Although I am not displeased to see WBD flop, is this simply because it is a lousy movie, or is it due to general apathy/ignorance about what is going on with public education? I worry sometimes that not many people are paying attention – even among teachers (who are in comfortable districts).
I agree with both of your reasons, but I will add one more. Teachers are consumers, too. We decide how we want to spend our hard
earned money and we don’t want to waste it on propaganda. We also have families, friends, and parents who support us. We talk to each other and we are not stupid. Our message spreads and the deformers may be able to control the media reports and the overall message, but they cannot control our choices.
Sequel: Can’t Fool Us
Diane
My mom is very active in her AARP group. She has managed to convert at least 60 elderly men and women to take another look at what is going on in education. People I speak with who9 are NOT in education are disgusted and saddened by what is going on with public education and how teachers are being treated. Not one person I know, and that is many, disagreed with the CTU strike and this is across varius political cultural and economic lines. I agree with both reasons as well, but I’d like to think maybe, just maybe, our message is getting through.
It was very valuable that parents and teachers told the public about who was funding this filmm and why.
The reviewers heard us.
Diane
Yes, I agree with you. Teachers are the usual consumers of films and books about education. When we decide not to read the book (e.g. The Bee Eater) or see the film (Won’t Back Down) it usually flops.
Good.
That book should have been named: The liar, the mouth taper and the narcissistic fraud.
‘Doing a happy dance!
Hee, hee, hee!
Hi Diane,
I wrote this in response to recent articles in the Philadelphia Daily News. Hope you can share it with your readers.
Lisa Haver
Backing Down from Don’t Back Down
Maggie Gyllenhall , star of “Won’t Back Down”, is shocked, shocked that anyone could think she is anti-union or anti-teacher. Her family’s politics (“to the left of Trotsky”) make that impossible. “There is no world in which I would ever, EVER make an anti-union movie”, she told the Philadelphia Daily News’s Howard Gensler in a September 28 interview. She then goes on to point to teachers unions as the problem with education in this country. She doesn’t mention poverty or underfunding of schools or over-testing: “But clearly—and I don’t know anyone who would disagree—there are huge problems with the teachers unions”. Oh.

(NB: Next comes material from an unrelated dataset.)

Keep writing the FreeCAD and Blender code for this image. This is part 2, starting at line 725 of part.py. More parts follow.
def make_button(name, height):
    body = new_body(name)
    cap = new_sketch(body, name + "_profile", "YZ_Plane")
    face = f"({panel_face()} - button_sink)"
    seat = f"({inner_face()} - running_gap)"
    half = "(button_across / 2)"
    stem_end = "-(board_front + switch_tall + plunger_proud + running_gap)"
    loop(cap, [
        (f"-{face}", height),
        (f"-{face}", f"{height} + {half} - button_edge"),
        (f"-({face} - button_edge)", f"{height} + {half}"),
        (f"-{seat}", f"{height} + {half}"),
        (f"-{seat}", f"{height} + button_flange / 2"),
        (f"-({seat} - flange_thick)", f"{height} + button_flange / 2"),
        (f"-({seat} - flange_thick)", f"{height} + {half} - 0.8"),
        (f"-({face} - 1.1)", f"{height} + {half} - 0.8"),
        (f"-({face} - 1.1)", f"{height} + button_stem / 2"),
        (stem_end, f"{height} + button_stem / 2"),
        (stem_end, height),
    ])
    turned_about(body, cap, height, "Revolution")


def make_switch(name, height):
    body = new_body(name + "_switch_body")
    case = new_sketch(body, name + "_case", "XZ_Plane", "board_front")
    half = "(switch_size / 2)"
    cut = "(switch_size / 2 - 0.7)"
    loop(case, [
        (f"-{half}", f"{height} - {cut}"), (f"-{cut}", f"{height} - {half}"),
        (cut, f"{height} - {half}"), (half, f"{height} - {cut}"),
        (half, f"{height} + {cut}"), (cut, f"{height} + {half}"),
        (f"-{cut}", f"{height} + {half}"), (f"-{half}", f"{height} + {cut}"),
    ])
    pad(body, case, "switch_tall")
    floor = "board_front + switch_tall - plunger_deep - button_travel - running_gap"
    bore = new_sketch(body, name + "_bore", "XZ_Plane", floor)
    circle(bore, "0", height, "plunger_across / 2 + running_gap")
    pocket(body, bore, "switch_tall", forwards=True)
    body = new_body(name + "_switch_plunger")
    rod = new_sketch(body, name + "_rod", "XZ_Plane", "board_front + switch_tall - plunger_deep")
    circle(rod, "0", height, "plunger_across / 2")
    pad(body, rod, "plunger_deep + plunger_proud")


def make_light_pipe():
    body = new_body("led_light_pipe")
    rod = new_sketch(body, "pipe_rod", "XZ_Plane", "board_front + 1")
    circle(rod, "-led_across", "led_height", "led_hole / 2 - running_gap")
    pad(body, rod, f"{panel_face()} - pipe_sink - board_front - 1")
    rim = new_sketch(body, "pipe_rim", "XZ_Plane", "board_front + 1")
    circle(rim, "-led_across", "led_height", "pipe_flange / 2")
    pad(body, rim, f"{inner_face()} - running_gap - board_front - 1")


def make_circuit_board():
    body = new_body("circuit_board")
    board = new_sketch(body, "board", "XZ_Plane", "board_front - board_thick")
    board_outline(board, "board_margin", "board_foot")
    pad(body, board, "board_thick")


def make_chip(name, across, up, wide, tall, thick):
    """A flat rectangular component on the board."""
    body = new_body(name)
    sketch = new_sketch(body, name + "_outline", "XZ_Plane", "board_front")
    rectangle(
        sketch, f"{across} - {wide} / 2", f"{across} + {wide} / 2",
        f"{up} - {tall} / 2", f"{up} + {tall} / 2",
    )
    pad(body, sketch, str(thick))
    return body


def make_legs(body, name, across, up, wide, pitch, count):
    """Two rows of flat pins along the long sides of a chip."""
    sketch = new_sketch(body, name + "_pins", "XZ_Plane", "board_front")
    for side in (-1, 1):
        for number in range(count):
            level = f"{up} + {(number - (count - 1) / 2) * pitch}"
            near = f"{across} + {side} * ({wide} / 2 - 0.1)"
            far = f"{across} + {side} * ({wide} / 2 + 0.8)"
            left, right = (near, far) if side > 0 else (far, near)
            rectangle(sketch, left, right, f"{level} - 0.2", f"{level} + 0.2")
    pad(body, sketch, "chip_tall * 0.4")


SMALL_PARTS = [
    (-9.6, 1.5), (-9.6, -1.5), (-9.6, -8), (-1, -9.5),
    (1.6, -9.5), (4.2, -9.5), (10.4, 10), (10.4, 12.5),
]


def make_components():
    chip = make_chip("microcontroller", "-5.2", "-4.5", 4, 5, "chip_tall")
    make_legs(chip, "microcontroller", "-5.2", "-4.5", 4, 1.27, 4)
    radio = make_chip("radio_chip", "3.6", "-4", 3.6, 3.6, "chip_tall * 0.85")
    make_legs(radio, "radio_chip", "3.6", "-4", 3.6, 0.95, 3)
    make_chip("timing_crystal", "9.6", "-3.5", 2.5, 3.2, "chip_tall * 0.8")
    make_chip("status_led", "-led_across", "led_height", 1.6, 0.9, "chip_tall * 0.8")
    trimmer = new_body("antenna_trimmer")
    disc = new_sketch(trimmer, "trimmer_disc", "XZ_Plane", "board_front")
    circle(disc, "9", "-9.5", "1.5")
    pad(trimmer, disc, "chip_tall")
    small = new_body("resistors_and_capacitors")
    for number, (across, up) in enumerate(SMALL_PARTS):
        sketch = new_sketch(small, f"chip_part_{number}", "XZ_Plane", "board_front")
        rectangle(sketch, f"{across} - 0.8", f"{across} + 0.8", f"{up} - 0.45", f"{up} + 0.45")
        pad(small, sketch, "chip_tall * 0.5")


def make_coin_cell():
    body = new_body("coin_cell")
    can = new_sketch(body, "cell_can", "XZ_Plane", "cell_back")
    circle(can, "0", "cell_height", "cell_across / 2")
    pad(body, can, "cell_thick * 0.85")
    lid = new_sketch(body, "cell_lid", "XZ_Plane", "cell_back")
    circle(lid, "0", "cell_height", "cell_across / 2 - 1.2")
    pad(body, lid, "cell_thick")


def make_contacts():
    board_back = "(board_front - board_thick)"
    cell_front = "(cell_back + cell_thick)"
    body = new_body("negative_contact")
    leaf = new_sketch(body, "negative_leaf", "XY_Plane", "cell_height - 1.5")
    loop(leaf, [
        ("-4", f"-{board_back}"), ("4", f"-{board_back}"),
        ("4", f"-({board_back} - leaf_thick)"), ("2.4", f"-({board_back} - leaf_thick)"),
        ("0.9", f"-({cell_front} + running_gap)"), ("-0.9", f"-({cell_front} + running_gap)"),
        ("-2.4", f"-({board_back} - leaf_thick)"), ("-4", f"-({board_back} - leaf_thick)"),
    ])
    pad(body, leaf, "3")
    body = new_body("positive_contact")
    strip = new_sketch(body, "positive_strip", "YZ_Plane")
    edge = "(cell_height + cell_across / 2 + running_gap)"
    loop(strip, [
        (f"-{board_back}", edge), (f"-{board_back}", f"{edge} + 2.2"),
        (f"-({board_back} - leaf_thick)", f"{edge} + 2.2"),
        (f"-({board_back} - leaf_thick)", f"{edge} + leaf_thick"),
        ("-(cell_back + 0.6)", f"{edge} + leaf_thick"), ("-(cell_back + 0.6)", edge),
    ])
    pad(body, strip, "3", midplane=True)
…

The movie portrays the teachers union as the one impediment against educating the children attending an inner-city school. See, the union forbids them from working after school hours. (And this movie says it is “inspired by actual events”.) So she and one right-thinking teacher invoke the “Parent Trigger” law, rising up and taking over the school before delivering it to a charter school—one which is not burdened by rules about wages or working conditions. The movie ends before we find out whether the school hires that teacher or discards her with the rest of them, as charters usually do.
Just one day before, Mr. Gensler wrote about his interview with the movie’s director, Daniel Barnz, who also expressed outrage that anyone could come to the conclusion, after viewing the film, that he could be anti-union or anti-teacher. He ran through a litany of relatives of were or are teachers. He explains that “…what the whole movie is about is how we can come together to make things better for kids”. Just what the kids need: someone else saying they’re for the children. Mr. Barnz didn’t say it was a non-profit undertaking, so the movie must also be about making money for its investors.

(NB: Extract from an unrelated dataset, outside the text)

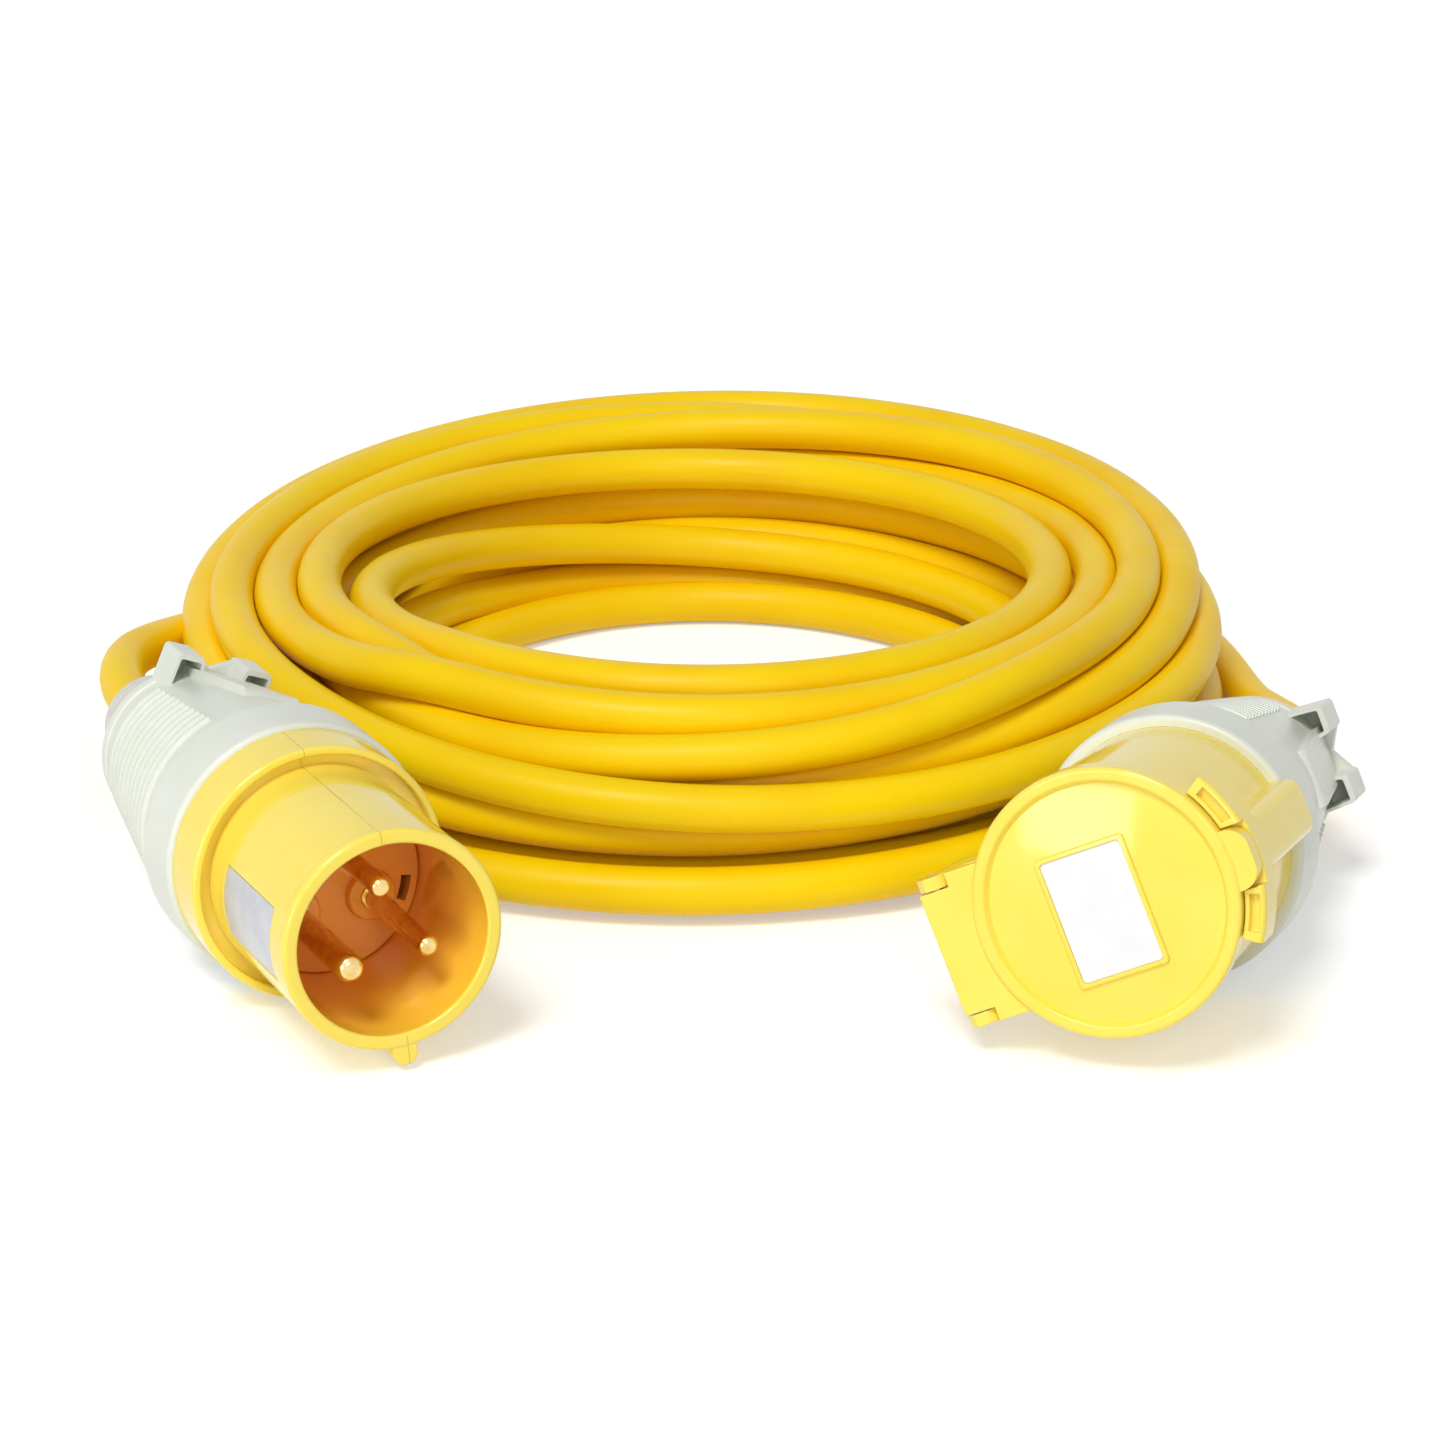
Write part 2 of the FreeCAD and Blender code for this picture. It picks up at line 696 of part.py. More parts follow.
def hinge_ears():
    """Two ears that carry the hinge pin, with the web between them."""
    lid_clear = lid_plate_back + 0.7 - lid_gap
    shoulder = hinge_shoulder_z - lid_gap
    foot = body_radius * 0.72
    rim_z = lid_radius - 2
    corners = [(-hinge_web_back, foot), (-0.2, foot), (-0.2, rim_z), (lid_clear, rim_z + 2),
               (lid_clear, shoulder), (hinge_x, hinge_z), (-hinge_web_back, hinge_z - 3, 3)]
    ears = []
    for side in (-1, 1):
        near = hinge_half_width - hinge_ear_width
        left, right = sorted((side * near, side * hinge_half_width))
        plate = side_plate(corners, left, right)
        ears.append(plate.fuse(hinge_eye(left, right)))
    web_front = -hinge_web_back + hinge_web_thickness
    web = side_plate([(-hinge_web_back, foot), (web_front, foot), (web_front, hinge_z - 3.6),
                      (-hinge_web_back, hinge_z - 3.6)], -hinge_half_width, hinge_half_width)
    pin_hole = Part.makeCylinder(hinge_pin_radius + glue_gap, 2 * hinge_half_width,
                                 Vector(hinge_x, -hinge_half_width, hinge_z), Vector(0, 1, 0))
    return ears[0].fuse([ears[1], web]).cut(pin_hole)


def catch_collar():
    """Collar round the keyway with two open pockets and a gap for the lid's nose."""
    sweep = 2 * collar_half_angle
    start = key_angle - collar_half_angle
    collar = turned([(-collar_back, body_radius - 1), (-collar_back, collar_radius, collar_round),
                     (collar_front, collar_radius, collar_round), (collar_front, lid_radius + side_gap),
                     (-0.1, lid_radius + side_gap), (-0.1, body_radius - 1)], sweep, start)
    first, last = pocket_angles
    for pocket_start in (key_angle + first, key_angle - last):
        collar = collar.cut(ring(pocket_floor, collar_front, pocket_inner_radius, pocket_outer_radius,
                                 last - first, pocket_start))
    gap_half = nose_half_width + side_gap
    gap = block(-0.1, collar_front, -gap_half, gap_half, lid_radius - 4, collar_radius + 1)
    return collar.cut(swung(gap, key_angle))


def connector_body():
    """Front body: socket barrel, keyway in its bulge, catch collar, hinge ears and spigot."""
    spigot_x = connector_ring_x - spigot_length
    lip = body_radius - lip_step
    seat = -(socket_depth + carrier_flange_thickness)
    barrel = turned([(0, socket_bore, 0.5), (0, lip, 0.4), (-lip_length, lip), (-lip_length, body_radius, 0.5),
                     (connector_ring_x, body_radius), (connector_ring_x, spigot_radius),
                     (spigot_x, spigot_radius, 0.8), (spigot_x, spigot_inner), (seat, spigot_inner),
                     (seat, socket_bore)])
    root = body_radius - 2
    bulge = prism([(-bulge_half_width - 0.8, root), (bulge_half_width + 0.8, root),
                   (bulge_half_width, bulge_tip_radius, bulge_round),
                   (-bulge_half_width, bulge_tip_radius, bulge_round)],
                  connector_ring_x, -bulge_front)
    outside = swung(bulge, key_angle).fuse([catch_collar(), hinge_ears()])
    outside = outside.cut(rod(connector_ring_x - 1, 1, body_radius - wall_bite))
    way_half = key_half_width + keyway_gap
    keyway = block(-socket_depth, 1, -way_half, way_half, 0, key_tip_radius + keyway_gap)
    return barrel.fuse(outside).cut(swung(keyway, key_angle))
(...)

“Won’t Back Down”, described by Stephen Rae in the Philadelphia Inquirer as “Norma Rae for the Paul Ryan set”, has been a vehicle for corporate-driven education reform since its inception. It is a production of Walden Media, whose owner, Philip Anschutz, provides funding for the Koch Brothers’ right-wing group Americans for Prosperity . Screenings for the film have been accompanied by panel discussions organized by and including former D C School Chancellor Michelle Rhee, whose conservative Students First organization has advocating for the Parent Trigger legislation the movie attempts to dramatize. In addition, it is being distributed by 20th Century Fox, owned by Rupert Murdoch, whose number-two man is Joel Klein, former chancellor or NYC schools, whose reform program was a template for corporate education reform.
Did Mr. Barnz not know who was producing and distributing his film? (Maybe cash payments were delivered to the set in unmarked satchels.) The purpose of this film has always been to create a dramatic premise in which to advocate passing Parent Triggr legislation in as many states as possible. This legislation does not allow parents creative control over schools, as the movie suggests, just the right to deliver them to for-profits.
And Ms. Gyllenhall? One assumes she read the script before agreeing to take the role. She didn’t realize her character—a (white) mother leading an uprising against the teachers’ union in an inner city school—might be construed as anti-union? Ms. Gyllenhall has a reputation as a smart actor who takes great care in choosing roles in movies with intelligent and off-beat themes. Is this movie an exception or should we just accept her protestations that the viewers and critics have got it all wrong?
Lisa Haver is a retired teacher and education activist in Philadelphia. Visit her website Schools101.org
So pleased to see that there seemed to be no rush to get a ticket to “Won’t Back Down”.